▶ _AIM OF THE TASK_:
Extract the data exactly, missing nothing.

--- GIVEN DATA ---

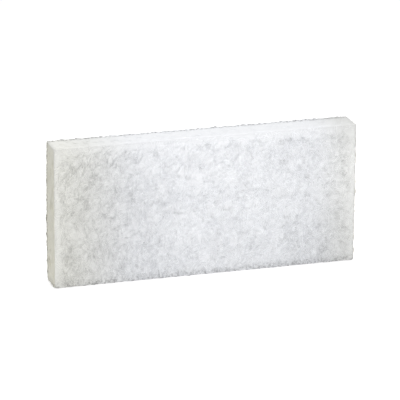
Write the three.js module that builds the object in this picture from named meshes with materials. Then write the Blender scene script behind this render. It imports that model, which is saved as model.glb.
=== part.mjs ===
// A nylon scouring pad: one block of lofty non-woven fibre web, cut to a rectangle and standing on a long narrow side.
// Millimetres. +X runs along the length, +Y through the thickness to the back face, +Z up.
// The origin is at the middle of the underside.
import * as THREE from "three";
import { ImprovedNoise } from "three/addons/math/ImprovedNoise.js";
import { mergeVertices } from "three/addons/utils/BufferGeometryUtils.js";

// The block
const padLength = 254;
const padHeight = 117;
const padThickness = 25;

// The cut outline
const cornerRadius = 2; // of the outline's corners, as the cutting die leaves them
const rimRadius = 2; // of the edge all round each large face, where the web springs back from the cut
const endBow = 0.6; // how far the middle of each short end stands out beyond its corners

// The web's open faces: clumps of fibre lie in the face's plane, with hollows between them
const hollowDepth = 1.5; // of the deepest hollows
const clumpSize = 15; // across a clump with its hollow
const tuftSize = 7; // across the smaller tufts that break up the clumps
const tuftShare = 0.7; // how much the tufts count beside the clumps
const hollowStart = -0.1; // web noise above which a hollow begins, so that about half of the face is clumps
const hollowFloor = 0.6; // web noise at which a hollow is at its deepest
const faceSeed = 3.7; // sets the pattern of the back face apart from that of the front
const firmBorder = 9; // inside the outline, where the cut packs the fibres and the hollows run out

// The net of points over the block
const facePitch = 4;
const edgePitch = 5; // through the thickness
const rimSteps = 2;

const padMaterial = new THREE.MeshStandardMaterial({ color: 0xe3e5e8, roughness: 0.95, metalness: 0 });

// Places along one side of the block from -size / 2 to size / 2: even steps over the flat, and at each end
// the steps of the rim, at equal angles round the rim's own centre.
function stations(size, pitch) {
  const flatHalf = size / 2 - rimRadius;
  const flatSteps = 2 * Math.max(1, Math.round(flatHalf / pitch));
  const flat = Array.from({ length: flatSteps + 1 }, (_, i) => -flatHalf + (2 * flatHalf * i) / flatSteps);
  const rim = Array.from({ length: rimSteps }, (_, i) => {
    const angle = ((i + 1) / rimSteps) * (Math.PI / 4);
    return flatHalf + rimRadius * Math.tan(angle);
  });
  return [...rim.map((place) => -place).reverse(), ...flat, ...rim];
}

// A closed box whose points stand at the stations of its three sides.
function netOverBlock() {
  const along = stations(padLength, facePitch);
  const through = stations(padThickness, edgePitch);
  const upward = stations(padHeight, facePitch);
  const spans = [along, through, upward].map((places) => places.length - 1);
  const box = new THREE.BoxGeometry(...spans, ...spans);
  box.deleteAttribute("normal");
  box.deleteAttribute("uv");
  const net = mergeVertices(box);
  const points = net.getAttribute("position");
  for (let i = 0; i < points.count; i++) {
    points.setXYZ(
      i,
      along[Math.round(points.getX(i) + spans[0] / 2)],
      through[Math.round(points.getY(i) + spans[1] / 2)],
      upward[Math.round(points.getZ(i) + spans[2] / 2)],
    );
  }
  return net;
}

// Draws a point of a square's outline in to the circle that touches its sides.
function ontoCircle(across, up) {
  const shrink = Math.max(across, up) / (Math.hypot(across, up) || 1);
  return [across * shrink, up * shrink];
}

// How far the web lies below the face's plane at a place on it: 0 on a clump, up to hollowDepth in a hollow,
// and 0 again at the firm border and on the cut sides.
const web = new ImprovedNoise();
function hollow(x, z, face) {
  const clumps = web.noise(x / clumpSize, z / clumpSize, faceSeed * face);
  const tufts = web.noise(x / tuftSize, z / tuftSize, faceSeed * face);
  const openness = THREE.MathUtils.smoothstep(clumps + tuftShare * tufts, hollowStart, hollowFloor);
  const inset = Math.min(padLength / 2 - Math.abs(x), padHeight / 2 - Math.abs(z));
  return hollowDepth * openness * THREE.MathUtils.smoothstep(inset, rimRadius, firmBorder);
}

// Moves a point of the block to its place on the pad, measured from the block's middle.
function shapePoint(point) {
  const corner = Math.max(cornerRadius, rimRadius);
  const coreX = THREE.MathUtils.clamp(point.x, corner - padLength / 2, padLength / 2 - corner);
  const coreZ = THREE.MathUtils.clamp(point.z, corner - padHeight / 2, padHeight / 2 - corner);
  const outX = point.x - coreX;
  const outZ = point.z - coreZ;
  const reach = Math.max(Math.abs(outX), Math.abs(outZ));

  // The rim's round, in the plane across the cut edge, and the hollows inside it
  const face = Math.sign(point.y);
  const pastFlat = Math.max(0, reach - (corner - rimRadius));
  const pastSide = Math.max(0, Math.abs(point.y) - (padThickness / 2 - rimRadius));
  const [roundOut, roundUp] = ontoCircle(pastFlat, pastSide);
  const newReach = reach - pastFlat + roundOut;
  const sunk = pastSide - roundUp + hollow(point.x, point.z, face);

  // The corner's round, in the plane of the large faces
  const turn = newReach / (Math.hypot(outX, outZ) || 1);
  const x = coreX + outX * turn;
  const z = coreZ + outZ * turn;
  const bow = 1 - (endBow / (padLength / 2)) * (z / (padHeight / 2)) ** 2;
  point.set(x * bow, point.y - face * sunk, z + padHeight / 2);
}

function scouringPad() {
  const geometry = netOverBlock();
  const points = geometry.getAttribute("position");
  const point = new THREE.Vector3();
  for (let i = 0; i < points.count; i++) {
    point.fromBufferAttribute(points, i);
    shapePoint(point);
    points.setXYZ(i, point.x, point.y, point.z);
  }
  geometry.computeVertexNormals();
  const mesh = new THREE.Mesh(geometry, padMaterial);
  mesh.name = "scouring_pad";
  return mesh;
}

const pad = new THREE.Group();
pad.add(scouringPad());

export default pad;
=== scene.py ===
# A white nylon scouring pad: one slab of crimped fibres, standing on a long narrow side.
# Metres, +Z up: +X runs along the pad and +Y through it to the back face.
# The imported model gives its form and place.
import math

import bmesh
import bpy
import numpy as np
from mathutils import Matrix, Vector, noise
from mathutils.bvhtree import BVHTree


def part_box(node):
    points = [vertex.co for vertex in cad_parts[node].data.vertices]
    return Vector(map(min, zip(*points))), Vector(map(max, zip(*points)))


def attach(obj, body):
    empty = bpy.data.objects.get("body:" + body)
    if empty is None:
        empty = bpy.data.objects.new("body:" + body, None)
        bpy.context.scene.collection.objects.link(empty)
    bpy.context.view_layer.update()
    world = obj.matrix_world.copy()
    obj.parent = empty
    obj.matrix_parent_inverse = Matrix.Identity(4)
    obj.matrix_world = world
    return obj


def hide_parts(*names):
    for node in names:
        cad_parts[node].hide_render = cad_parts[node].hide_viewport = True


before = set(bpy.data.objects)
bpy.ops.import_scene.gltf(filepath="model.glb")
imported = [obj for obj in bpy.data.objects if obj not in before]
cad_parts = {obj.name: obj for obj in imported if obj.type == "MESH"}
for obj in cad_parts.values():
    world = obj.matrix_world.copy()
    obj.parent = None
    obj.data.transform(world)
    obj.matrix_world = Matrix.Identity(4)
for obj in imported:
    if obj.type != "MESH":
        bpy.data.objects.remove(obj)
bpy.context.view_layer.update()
mm = 0.001
lowCorner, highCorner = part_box("scouring_pad")
middle = (lowCorner + highCorner) / 2


# Camera, as the photograph was taken: from far off with a long lens, a little to the left and from above
cameraView = {
    "turn": -17.1,  # degrees round the pad from straight in front
    "rise": 18.7,  # degrees above level
    "roll": 0.5,  # degrees
    "distance": 2.455,
    "farthest": 20,  # that the camera sees
    "focalPixels": 3040,
    "frameWidth": 400,  # pixels
    "sensorWidth": 36,  # millimetres
    "aside": -1.8 * mm,  # the middle of the frame from the middle of the pad
    "above": 0.95 * mm,
}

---

▶ _WORKED ANSWER_:
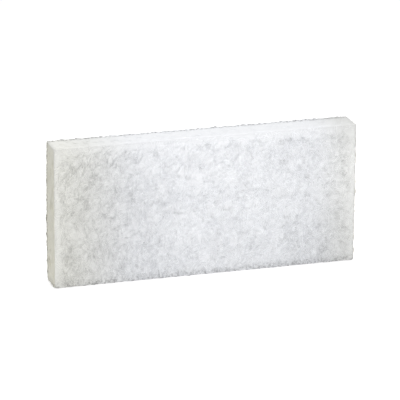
Write the three.js module that builds the object in this picture from named meshes with materials. Then write the Blender scene script behind this render. It imports that model, which is saved as model.glb.
=== part.mjs ===
// A nylon scouring pad: one block of lofty non-woven fibre web, cut to a rectangle and standing on a long narrow side.
// Millimetres. +X runs along the length, +Y through the thickness to the back face, +Z up.
// The origin is at the middle of the underside.
import * as THREE from "three";
import { ImprovedNoise } from "three/addons/math/ImprovedNoise.js";
import { mergeVertices } from "three/addons/utils/BufferGeometryUtils.js";

// The block
const padLength = 254;
const padHeight = 117;
const padThickness = 25;

// The cut outline
const cornerRadius = 2; // of the outline's corners, as the cutting die leaves them
const rimRadius = 2; // of the edge all round each large face, where the web springs back from the cut
const endBow = 0.6; // how far the middle of each short end stands out beyond its corners

// The web's open faces: clumps of fibre lie in the face's plane, with hollows between them
const hollowDepth = 1.5; // of the deepest hollows
const clumpSize = 15; // across a clump with its hollow
const tuftSize = 7; // across the smaller tufts that break up the clumps
const tuftShare = 0.7; // how much the tufts count beside the clumps
const hollowStart = -0.1; // web noise above which a hollow begins, so that about half of the face is clumps
const hollowFloor = 0.6; // web noise at which a hollow is at its deepest
const faceSeed = 3.7; // sets the pattern of the back face apart from that of the front
const firmBorder = 9; // inside the outline, where the cut packs the fibres and the hollows run out

// The net of points over the block
const facePitch = 4;
const edgePitch = 5; // through the thickness
const rimSteps = 2;

const padMaterial = new THREE.MeshStandardMaterial({ color: 0xe3e5e8, roughness: 0.95, metalness: 0 });

// Places along one side of the block from -size / 2 to size / 2: even steps over the flat, and at each end
// the steps of the rim, at equal angles round the rim's own centre.
function stations(size, pitch) {
  const flatHalf = size / 2 - rimRadius;
  const flatSteps = 2 * Math.max(1, Math.round(flatHalf / pitch));
  const flat = Array.from({ length: flatSteps + 1 }, (_, i) => -flatHalf + (2 * flatHalf * i) / flatSteps);
  const rim = Array.from({ length: rimSteps }, (_, i) => {
    const angle = ((i + 1) / rimSteps) * (Math.PI / 4);
    return flatHalf + rimRadius * Math.tan(angle);
  });
  return [...rim.map((place) => -place).reverse(), ...flat, ...rim];
}

// A closed box whose points stand at the stations of its three sides.
function netOverBlock() {
  const along = stations(padLength, facePitch);
  const through = stations(padThickness, edgePitch);
  const upward = stations(padHeight, facePitch);
  const spans = [along, through, upward].map((places) => places.length - 1);
  const box = new THREE.BoxGeometry(...spans, ...spans);
  box.deleteAttribute("normal");
  box.deleteAttribute("uv");
  const net = mergeVertices(box);
  const points = net.getAttribute("position");
  for (let i = 0; i < points.count; i++) {
    points.setXYZ(
      i,
      along[Math.round(points.getX(i) + spans[0] / 2)],
      through[Math.round(points.getY(i) + spans[1] / 2)],
      upward[Math.round(points.getZ(i) + spans[2] / 2)],
    );
  }
  return net;
}

// Draws a point of a square's outline in to the circle that touches its sides.
function ontoCircle(across, up) {
  const shrink = Math.max(across, up) / (Math.hypot(across, up) || 1);
  return [across * shrink, up * shrink];
}

// How far the web lies below the face's plane at a place on it: 0 on a clump, up to hollowDepth in a hollow,
// and 0 again at the firm border and on the cut sides.
const web = new ImprovedNoise();
function hollow(x, z, face) {
  const clumps = web.noise(x / clumpSize, z / clumpSize, faceSeed * face);
  const tufts = web.noise(x / tuftSize, z / tuftSize, faceSeed * face);
  const openness = THREE.MathUtils.smoothstep(clumps + tuftShare * tufts, hollowStart, hollowFloor);
  const inset = Math.min(padLength / 2 - Math.abs(x), padHeight / 2 - Math.abs(z));
  return hollowDepth * openness * THREE.MathUtils.smoothstep(inset, rimRadius, firmBorder);
}

// Moves a point of the block to its place on the pad, measured from the block's middle.
function shapePoint(point) {
  const corner = Math.max(cornerRadius, rimRadius);
  const coreX = THREE.MathUtils.clamp(point.x, corner - padLength / 2, padLength / 2 - corner);
  const coreZ = THREE.MathUtils.clamp(point.z, corner - padHeight / 2, padHeight / 2 - corner);
  const outX = point.x - coreX;
  const outZ = point.z - coreZ;
  const reach = Math.max(Math.abs(outX), Math.abs(outZ));

  // The rim's round, in the plane across the cut edge, and the hollows inside it
  const face = Math.sign(point.y);
  const pastFlat = Math.max(0, reach - (corner - rimRadius));
  const pastSide = Math.max(0, Math.abs(point.y) - (padThickness / 2 - rimRadius));
  const [roundOut, roundUp] = ontoCircle(pastFlat, pastSide);
  const newReach = reach - pastFlat + roundOut;
  const sunk = pastSide - roundUp + hollow(point.x, point.z, face);

  // The corner's round, in the plane of the large faces
  const turn = newReach / (Math.hypot(outX, outZ) || 1);
  const x = coreX + outX * turn;
  const z = coreZ + outZ * turn;
  const bow = 1 - (endBow / (padLength / 2)) * (z / (padHeight / 2)) ** 2;
  point.set(x * bow, point.y - face * sunk, z + padHeight / 2);
}

function scouringPad() {
  const geometry = netOverBlock();
  const points = geometry.getAttribute("position");
  const point = new THREE.Vector3();
  for (let i = 0; i < points.count; i++) {
    point.fromBufferAttribute(points, i);
    shapePoint(point);
    points.setXYZ(i, point.x, point.y, point.z);
  }
  geometry.computeVertexNormals();
  const mesh = new THREE.Mesh(geometry, padMaterial);
  mesh.name = "scouring_pad";
  return mesh;
}

const pad = new THREE.Group();
pad.add(scouringPad());

export default pad;
=== scene.py ===
# A white nylon scouring pad: one slab of crimped fibres, standing on a long narrow side.
# Metres, +Z up: +X runs along the pad and +Y through it to the back face.
# The imported model gives its form and place.
import math

import bmesh
import bpy
import numpy as np
from mathutils import Matrix, Vector, noise
from mathutils.bvhtree import BVHTree


def part_box(node):
    points = [vertex.co for vertex in cad_parts[node].data.vertices]
    return Vector(map(min, zip(*points))), Vector(map(max, zip(*points)))


def attach(obj, body):
    empty = bpy.data.objects.get("body:" + body)
    if empty is None:
        empty = bpy.data.objects.new("body:" + body, None)
        bpy.context.scene.collection.objects.link(empty)
    bpy.context.view_layer.update()
    world = obj.matrix_world.copy()
    obj.parent = empty
    obj.matrix_parent_inverse = Matrix.Identity(4)
    obj.matrix_world = world
    return obj


def hide_parts(*names):
    for node in names:
        cad_parts[node].hide_render = cad_parts[node].hide_viewport = True


before = set(bpy.data.objects)
bpy.ops.import_scene.gltf(filepath="model.glb")
imported = [obj for obj in bpy.data.objects if obj not in before]
cad_parts = {obj.name: obj for obj in imported if obj.type == "MESH"}
for obj in cad_parts.values():
    world = obj.matrix_world.copy()
    obj.parent = None
    obj.data.transform(world)
    obj.matrix_world = Matrix.Identity(4)
for obj in imported:
    if obj.type != "MESH":
        bpy.data.objects.remove(obj)
bpy.context.view_layer.update()
mm = 0.001
lowCorner, highCorner = part_box("scouring_pad")
middle = (lowCorner + highCorner) / 2


# Camera, as the photograph was taken: from far off with a long lens, a little to the left and from above
cameraView = {
    "turn": -17.1,  # degrees round the pad from straight in front
    "rise": 18.7,  # degrees above level
    "roll": 0.5,  # degrees
    "distance": 2.455,
    "farthest": 20,  # that the camera sees
    "focalPixels": 3040,
    "frameWidth": 400,  # pixels
    "sensorWidth": 36,  # millimetres
    "aside": -1.8 * mm,  # the middle of the frame from the middle of the pad
    "above": 0.95 * mm,
}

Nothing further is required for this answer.